Today, even though celebrity chefs and well-known cooks celebrate other parts in their cooking and offerings at high-end eateries, some people (with the resources to buy whatever they want to cook and eat) still feel a little self-conscious about admitting to eating other parts, especially in their home. Years ago a friend of mine lowered her voice and averted her eyes when she told me about adding chicken feet to her soups. I touched my friend’s arm and asked, “So when next are you making soup?” And with those simple words I let her know that there is nothing better than soup with chicken foot.

Another friend was utterly embarrassed when she explained to me that growing up in the country and rearing their own chickens, her family would clean part of the intestines, season them and enjoy them fried crisp. I wished I could taste it.

The nose to tail concept of cooking and eating is nothing new, history shows that cooking and eating other parts, odd bits, “nasty” bits, whatever you want to call it, is conservative rather than revolutionary. It is a return to the past.

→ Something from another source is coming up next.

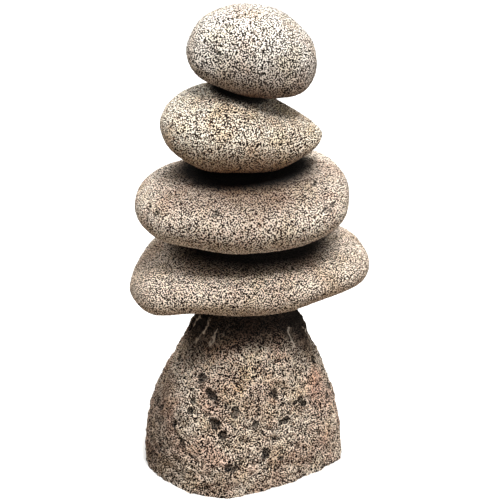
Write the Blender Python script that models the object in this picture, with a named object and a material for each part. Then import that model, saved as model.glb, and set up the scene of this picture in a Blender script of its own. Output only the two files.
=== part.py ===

One of the things that has come about as a result of the resurgence of eating other parts is that animal farmers and butchers are able to sell all parts of the animal and not have the other parts only designated for pet food. Sometimes one has to do a double-take when they hear the price of other parts because they are in such demand. Whenever I want pork belly to braise or cure for bacon, I have to order it from my butcher a couple of weeks in advance because demand is high and it is sold for the same price per pound as leg roast. Many Barbadian farmers-butchers have seen an increase in their earnings thanks to the Guyanese demand for tripe to make Cook-up Rice and soups. The tripe used to be thrown away. Years ago I met a Guyanese woman who told me that she showed one of the butchers how to dress the tripe. A tripe dresser is someone who cleans and prepares the other parts of the animal to make it presentable for the market. In the case of tripe, the stomachs are scalded in boiling water, then scrubbed to removed membranes, cooked and (bleached for some markets) then trimmed for sale. The woman, let’s call her Delores, explained that at first she used to get the tripe free (because the butcher used to throw it away). She’d take the tripe home and dress it herself but it was a lot of work, so she showed the butcher how to prepare the tripe. She is now one of his biggest tripe customers and understandably, she gets her tripe at a different price (lower of course) than what the tripe retails for in the market. While not all the butchers in the market sell tripe, the important thing is that you can get tripe to buy in the market; that was not always the case. Tripe (imported) was always only available in the supermarkets.

I cannot and would not want to imagine Caribbean food without other parts – cowheel soup, pig trotters, pig ears or chicken foot souse, liver and onions, black pudding, Guyanese Pepperpot, St Lucian Grilled Kidneys and Bakes, Jamaica’s Oxtail Soup or Pickled Cow’s Tongue, Stewed Tripe and Broad Beans, a tasty Fish-head Broth, a bowl of Bunjal Liver and Gizzards to eat as cutters or to lash with dhal and rice, a good Bajan Chicken Liver cutter with lashings of pepper sauce, Lamb Neck Stew or Barbecue Pig Tails. Can you imagine a world without these wonderful dishes?!

The other parts are truly good eats and are at the heart of our cuisine. If you’ve never tried any of them, I encourage you to. I’d suggest that your first entrée be in a soup, stew, or, wait for it, a curry!